■ What to do: Quote only the lines from the top of the listing below down to and including the line with "0.009, 0.008, 1)".

■ Data:
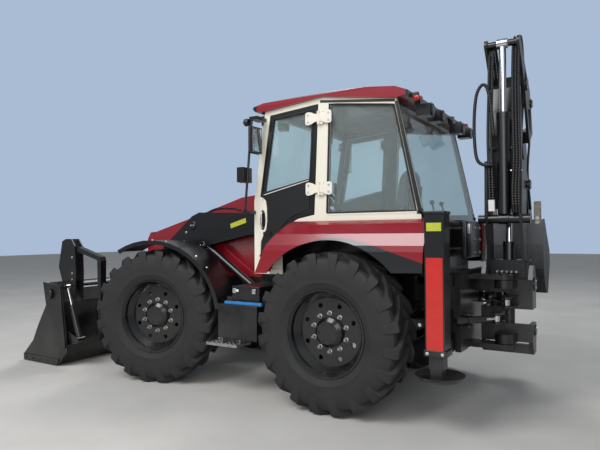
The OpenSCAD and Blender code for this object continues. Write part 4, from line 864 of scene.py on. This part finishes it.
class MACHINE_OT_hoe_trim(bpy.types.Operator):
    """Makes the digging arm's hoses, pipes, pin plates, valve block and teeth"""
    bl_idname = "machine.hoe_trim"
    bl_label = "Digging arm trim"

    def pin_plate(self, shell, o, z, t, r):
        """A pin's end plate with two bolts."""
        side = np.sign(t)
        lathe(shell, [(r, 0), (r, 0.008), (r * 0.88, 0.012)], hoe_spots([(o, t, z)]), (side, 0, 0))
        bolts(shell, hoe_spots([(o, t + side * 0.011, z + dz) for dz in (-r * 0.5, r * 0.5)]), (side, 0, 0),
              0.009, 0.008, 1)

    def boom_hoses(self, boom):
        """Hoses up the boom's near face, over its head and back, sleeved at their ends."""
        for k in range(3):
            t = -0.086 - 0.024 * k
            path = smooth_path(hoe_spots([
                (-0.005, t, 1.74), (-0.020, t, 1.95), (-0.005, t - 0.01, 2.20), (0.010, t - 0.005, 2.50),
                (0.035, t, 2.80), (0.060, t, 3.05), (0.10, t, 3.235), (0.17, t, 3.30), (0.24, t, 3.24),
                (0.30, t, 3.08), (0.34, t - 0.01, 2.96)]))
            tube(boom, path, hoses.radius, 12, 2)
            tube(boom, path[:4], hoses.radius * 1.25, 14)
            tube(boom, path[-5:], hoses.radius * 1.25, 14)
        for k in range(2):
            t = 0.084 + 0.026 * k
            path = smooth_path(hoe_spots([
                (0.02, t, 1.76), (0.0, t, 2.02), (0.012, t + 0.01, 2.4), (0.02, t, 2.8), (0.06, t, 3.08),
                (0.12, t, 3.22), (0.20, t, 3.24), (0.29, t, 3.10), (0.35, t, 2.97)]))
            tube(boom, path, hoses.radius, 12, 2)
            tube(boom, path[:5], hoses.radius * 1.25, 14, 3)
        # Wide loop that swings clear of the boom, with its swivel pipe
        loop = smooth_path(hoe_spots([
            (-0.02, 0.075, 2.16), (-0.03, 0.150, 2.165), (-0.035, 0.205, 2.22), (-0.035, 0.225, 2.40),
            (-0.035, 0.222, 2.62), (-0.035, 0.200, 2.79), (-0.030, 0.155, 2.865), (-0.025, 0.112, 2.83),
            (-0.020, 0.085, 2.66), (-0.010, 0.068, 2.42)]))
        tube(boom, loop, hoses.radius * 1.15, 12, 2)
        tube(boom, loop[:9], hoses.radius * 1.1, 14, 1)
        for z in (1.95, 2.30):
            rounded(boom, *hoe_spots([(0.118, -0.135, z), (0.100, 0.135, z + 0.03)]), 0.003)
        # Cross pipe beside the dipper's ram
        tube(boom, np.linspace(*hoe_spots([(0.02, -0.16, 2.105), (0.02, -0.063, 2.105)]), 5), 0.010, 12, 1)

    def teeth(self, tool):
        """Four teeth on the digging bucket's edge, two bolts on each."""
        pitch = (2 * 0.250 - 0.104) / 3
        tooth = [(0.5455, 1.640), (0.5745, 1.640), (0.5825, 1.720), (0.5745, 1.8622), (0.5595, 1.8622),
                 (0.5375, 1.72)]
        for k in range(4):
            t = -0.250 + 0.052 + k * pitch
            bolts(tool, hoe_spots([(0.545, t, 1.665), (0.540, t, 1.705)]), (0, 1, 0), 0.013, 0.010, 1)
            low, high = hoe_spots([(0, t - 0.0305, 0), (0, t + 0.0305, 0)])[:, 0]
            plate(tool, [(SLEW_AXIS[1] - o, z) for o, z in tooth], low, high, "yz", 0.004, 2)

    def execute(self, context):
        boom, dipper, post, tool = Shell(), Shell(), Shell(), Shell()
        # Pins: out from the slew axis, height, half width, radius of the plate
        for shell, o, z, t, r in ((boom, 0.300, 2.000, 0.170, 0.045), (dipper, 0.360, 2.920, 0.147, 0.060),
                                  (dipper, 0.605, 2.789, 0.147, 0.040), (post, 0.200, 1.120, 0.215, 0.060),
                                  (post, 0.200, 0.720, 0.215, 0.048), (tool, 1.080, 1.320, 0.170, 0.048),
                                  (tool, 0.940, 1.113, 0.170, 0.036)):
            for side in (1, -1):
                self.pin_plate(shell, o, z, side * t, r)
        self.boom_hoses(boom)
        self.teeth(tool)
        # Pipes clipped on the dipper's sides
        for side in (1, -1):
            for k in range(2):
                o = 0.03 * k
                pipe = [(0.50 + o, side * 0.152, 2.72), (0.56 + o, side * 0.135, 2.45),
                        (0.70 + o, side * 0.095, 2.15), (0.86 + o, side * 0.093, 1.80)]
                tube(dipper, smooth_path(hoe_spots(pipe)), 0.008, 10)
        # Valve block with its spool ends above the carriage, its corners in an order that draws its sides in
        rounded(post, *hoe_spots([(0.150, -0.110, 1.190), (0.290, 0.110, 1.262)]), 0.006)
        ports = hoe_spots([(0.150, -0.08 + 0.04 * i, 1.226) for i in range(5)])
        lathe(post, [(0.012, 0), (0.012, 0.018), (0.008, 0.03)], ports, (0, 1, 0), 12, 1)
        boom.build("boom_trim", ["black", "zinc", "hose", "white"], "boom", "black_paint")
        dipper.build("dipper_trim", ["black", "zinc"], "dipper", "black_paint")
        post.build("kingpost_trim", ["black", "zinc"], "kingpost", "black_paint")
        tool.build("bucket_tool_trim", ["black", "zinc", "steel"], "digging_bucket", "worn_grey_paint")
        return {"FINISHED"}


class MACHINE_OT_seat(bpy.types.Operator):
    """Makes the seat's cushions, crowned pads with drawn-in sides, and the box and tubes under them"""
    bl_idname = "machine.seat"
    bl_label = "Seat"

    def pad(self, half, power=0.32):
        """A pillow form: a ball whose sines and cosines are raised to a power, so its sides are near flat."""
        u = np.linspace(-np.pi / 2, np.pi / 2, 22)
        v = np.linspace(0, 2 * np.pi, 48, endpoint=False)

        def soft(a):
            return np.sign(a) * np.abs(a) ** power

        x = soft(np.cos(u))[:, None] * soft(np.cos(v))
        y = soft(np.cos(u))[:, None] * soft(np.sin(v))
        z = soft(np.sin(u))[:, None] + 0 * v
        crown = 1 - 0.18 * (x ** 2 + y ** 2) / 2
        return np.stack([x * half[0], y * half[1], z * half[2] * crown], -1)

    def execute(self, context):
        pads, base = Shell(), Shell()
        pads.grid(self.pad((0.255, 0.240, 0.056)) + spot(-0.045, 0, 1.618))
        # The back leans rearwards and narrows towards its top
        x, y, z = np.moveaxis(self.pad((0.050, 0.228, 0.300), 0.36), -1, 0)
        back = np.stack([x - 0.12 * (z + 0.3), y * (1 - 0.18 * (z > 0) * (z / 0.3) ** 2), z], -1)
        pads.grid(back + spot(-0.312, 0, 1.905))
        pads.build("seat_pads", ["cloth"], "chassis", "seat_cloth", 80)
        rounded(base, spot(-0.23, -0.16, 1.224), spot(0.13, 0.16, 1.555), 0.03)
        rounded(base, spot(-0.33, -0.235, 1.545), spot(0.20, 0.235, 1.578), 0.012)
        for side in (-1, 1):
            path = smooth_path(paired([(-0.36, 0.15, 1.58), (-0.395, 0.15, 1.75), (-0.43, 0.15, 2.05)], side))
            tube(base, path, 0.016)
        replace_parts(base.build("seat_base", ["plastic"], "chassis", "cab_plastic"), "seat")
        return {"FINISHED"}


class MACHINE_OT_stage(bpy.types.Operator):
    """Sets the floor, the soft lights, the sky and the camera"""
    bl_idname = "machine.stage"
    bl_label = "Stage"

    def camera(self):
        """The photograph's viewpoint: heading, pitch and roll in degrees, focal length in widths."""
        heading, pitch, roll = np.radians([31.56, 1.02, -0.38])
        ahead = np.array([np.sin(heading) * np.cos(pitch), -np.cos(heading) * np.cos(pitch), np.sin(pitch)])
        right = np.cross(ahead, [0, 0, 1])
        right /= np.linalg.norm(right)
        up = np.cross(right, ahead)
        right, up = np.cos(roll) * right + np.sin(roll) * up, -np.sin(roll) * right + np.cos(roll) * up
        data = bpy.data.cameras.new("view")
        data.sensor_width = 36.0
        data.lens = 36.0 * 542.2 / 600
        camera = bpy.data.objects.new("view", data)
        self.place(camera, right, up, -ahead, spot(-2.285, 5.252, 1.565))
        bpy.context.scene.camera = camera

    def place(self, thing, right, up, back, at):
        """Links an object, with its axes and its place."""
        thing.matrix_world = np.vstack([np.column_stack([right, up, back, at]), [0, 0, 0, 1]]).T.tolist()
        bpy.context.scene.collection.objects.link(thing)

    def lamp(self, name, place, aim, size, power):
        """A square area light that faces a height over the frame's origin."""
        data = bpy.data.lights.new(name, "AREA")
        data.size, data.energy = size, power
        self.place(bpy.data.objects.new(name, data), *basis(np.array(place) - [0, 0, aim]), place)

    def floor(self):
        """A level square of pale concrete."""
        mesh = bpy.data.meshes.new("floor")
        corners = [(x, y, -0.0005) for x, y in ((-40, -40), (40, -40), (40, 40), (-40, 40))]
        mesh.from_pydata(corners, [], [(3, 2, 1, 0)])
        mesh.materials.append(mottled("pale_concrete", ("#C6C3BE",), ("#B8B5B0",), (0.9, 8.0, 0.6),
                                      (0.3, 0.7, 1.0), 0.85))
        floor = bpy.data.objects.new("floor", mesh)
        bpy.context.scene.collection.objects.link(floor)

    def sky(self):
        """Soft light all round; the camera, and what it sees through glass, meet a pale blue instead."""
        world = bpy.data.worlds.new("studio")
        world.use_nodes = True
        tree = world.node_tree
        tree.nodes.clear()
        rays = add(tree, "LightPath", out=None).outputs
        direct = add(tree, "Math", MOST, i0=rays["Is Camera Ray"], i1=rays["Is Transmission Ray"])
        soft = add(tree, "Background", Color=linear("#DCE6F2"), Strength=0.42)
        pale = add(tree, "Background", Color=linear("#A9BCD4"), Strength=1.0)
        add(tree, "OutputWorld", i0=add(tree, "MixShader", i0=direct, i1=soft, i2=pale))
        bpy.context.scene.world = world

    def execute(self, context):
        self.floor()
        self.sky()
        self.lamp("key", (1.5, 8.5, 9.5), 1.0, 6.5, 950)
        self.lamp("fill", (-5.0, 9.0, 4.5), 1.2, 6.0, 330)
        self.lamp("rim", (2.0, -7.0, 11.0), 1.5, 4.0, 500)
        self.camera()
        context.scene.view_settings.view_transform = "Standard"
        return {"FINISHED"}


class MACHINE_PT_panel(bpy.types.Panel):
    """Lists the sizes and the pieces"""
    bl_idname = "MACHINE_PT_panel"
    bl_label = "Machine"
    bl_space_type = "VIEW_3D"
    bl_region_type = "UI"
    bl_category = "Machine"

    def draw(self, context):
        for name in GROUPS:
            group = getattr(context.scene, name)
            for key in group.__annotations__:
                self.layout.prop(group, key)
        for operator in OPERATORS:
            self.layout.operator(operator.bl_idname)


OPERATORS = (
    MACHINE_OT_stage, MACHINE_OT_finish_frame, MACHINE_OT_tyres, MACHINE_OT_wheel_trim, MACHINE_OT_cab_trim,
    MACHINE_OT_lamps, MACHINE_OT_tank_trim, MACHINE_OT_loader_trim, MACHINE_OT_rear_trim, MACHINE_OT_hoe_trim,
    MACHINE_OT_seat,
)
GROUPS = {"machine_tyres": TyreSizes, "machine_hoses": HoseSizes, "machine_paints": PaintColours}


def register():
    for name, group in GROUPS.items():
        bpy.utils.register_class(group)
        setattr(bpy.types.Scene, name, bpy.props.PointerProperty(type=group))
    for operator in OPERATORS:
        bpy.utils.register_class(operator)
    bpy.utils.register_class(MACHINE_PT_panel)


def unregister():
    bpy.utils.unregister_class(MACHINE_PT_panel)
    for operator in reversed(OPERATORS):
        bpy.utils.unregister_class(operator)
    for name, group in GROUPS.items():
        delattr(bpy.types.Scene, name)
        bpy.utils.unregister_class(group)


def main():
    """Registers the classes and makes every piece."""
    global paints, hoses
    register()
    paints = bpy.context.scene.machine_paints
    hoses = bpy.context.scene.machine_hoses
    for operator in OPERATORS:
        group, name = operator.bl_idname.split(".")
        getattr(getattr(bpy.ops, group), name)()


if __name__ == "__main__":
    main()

■ Result for this exercise:
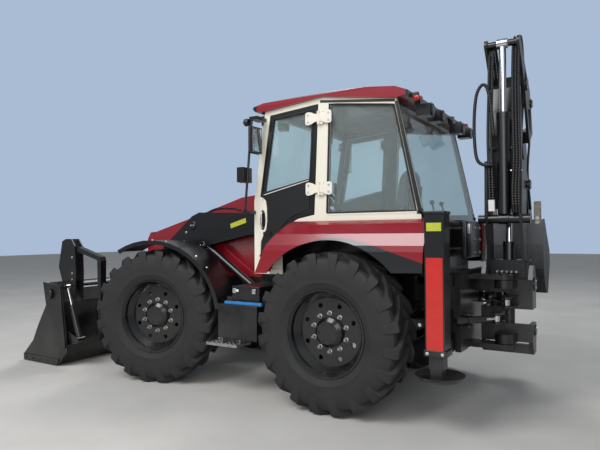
The OpenSCAD and Blender code for this object continues. Write part 4, from line 864 of scene.py on. This part finishes it.
class MACHINE_OT_hoe_trim(bpy.types.Operator):
    """Makes the digging arm's hoses, pipes, pin plates, valve block and teeth"""
    bl_idname = "machine.hoe_trim"
    bl_label = "Digging arm trim"

    def pin_plate(self, shell, o, z, t, r):
        """A pin's end plate with two bolts."""
        side = np.sign(t)
        lathe(shell, [(r, 0), (r, 0.008), (r * 0.88, 0.012)], hoe_spots([(o, t, z)]), (side, 0, 0))
        bolts(shell, hoe_spots([(o, t + side * 0.011, z + dz) for dz in (-r * 0.5, r * 0.5)]), (side, 0, 0),
              0.009, 0.008, 1)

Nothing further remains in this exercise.